EXERCISE:
Copy out exactly the lines from the start of the data to the line containing "BACK_FOAM_FLOOR = -0.0055". Include both.
___ SUPPLIED DATA
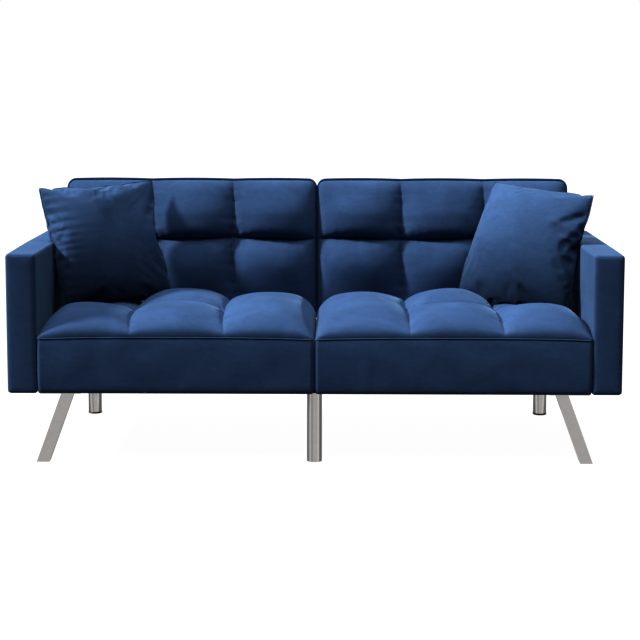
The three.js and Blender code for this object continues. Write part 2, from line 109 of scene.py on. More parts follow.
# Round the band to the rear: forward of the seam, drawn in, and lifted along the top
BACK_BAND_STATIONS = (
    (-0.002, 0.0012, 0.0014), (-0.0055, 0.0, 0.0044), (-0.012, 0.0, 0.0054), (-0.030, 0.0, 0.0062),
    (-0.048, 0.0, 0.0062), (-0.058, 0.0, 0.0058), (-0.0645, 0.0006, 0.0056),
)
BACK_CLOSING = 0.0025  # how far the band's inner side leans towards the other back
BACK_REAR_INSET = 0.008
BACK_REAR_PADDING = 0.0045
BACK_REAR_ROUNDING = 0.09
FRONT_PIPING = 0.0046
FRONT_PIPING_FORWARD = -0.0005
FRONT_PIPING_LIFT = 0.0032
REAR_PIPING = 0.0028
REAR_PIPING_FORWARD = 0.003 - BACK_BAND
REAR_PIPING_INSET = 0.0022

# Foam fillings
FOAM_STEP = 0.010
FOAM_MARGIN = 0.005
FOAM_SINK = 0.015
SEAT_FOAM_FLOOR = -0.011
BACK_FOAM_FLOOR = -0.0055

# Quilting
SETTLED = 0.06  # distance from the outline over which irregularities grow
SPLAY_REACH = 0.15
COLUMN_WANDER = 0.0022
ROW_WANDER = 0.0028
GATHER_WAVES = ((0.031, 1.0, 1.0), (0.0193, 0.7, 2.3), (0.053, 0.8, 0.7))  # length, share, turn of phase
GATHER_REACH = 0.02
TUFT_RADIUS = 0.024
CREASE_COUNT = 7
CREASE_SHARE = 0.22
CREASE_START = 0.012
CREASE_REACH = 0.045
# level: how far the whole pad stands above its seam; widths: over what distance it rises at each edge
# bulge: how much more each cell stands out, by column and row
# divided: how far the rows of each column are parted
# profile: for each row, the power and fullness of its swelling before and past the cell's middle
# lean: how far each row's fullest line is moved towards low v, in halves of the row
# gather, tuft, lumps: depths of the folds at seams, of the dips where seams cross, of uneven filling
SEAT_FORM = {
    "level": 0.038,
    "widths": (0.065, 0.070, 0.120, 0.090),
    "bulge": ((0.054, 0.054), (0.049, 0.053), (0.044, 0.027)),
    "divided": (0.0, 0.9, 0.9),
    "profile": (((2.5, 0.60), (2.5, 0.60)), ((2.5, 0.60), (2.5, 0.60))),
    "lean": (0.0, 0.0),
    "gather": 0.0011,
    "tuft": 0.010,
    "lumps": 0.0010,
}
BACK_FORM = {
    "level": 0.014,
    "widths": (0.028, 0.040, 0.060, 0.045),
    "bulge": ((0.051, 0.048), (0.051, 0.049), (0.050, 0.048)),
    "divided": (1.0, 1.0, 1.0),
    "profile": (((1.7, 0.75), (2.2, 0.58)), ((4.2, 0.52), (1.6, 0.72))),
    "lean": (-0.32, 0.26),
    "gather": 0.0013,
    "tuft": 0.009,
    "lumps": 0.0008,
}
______
RESULT OF THE TASK:
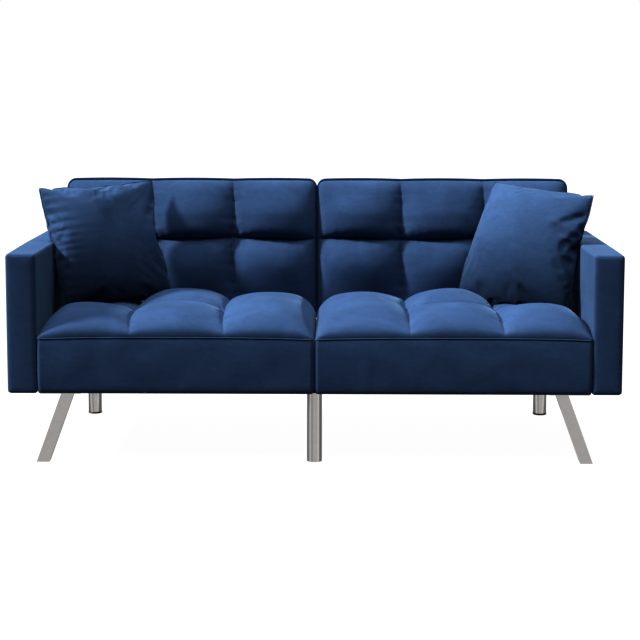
The three.js and Blender code for this object continues. Write part 2, from line 109 of scene.py on. More parts follow.
# Round the band to the rear: forward of the seam, drawn in, and lifted along the top
BACK_BAND_STATIONS = (
    (-0.002, 0.0012, 0.0014), (-0.0055, 0.0, 0.0044), (-0.012, 0.0, 0.0054), (-0.030, 0.0, 0.0062),
    (-0.048, 0.0, 0.0062), (-0.058, 0.0, 0.0058), (-0.0645, 0.0006, 0.0056),
)
BACK_CLOSING = 0.0025  # how far the band's inner side leans towards the other back
BACK_REAR_INSET = 0.008
BACK_REAR_PADDING = 0.0045
BACK_REAR_ROUNDING = 0.09
FRONT_PIPING = 0.0046
FRONT_PIPING_FORWARD = -0.0005
FRONT_PIPING_LIFT = 0.0032
REAR_PIPING = 0.0028
REAR_PIPING_FORWARD = 0.003 - BACK_BAND
REAR_PIPING_INSET = 0.0022

# Foam fillings
FOAM_STEP = 0.010
FOAM_MARGIN = 0.005
FOAM_SINK = 0.015
SEAT_FOAM_FLOOR = -0.011
BACK_FOAM_FLOOR = -0.0055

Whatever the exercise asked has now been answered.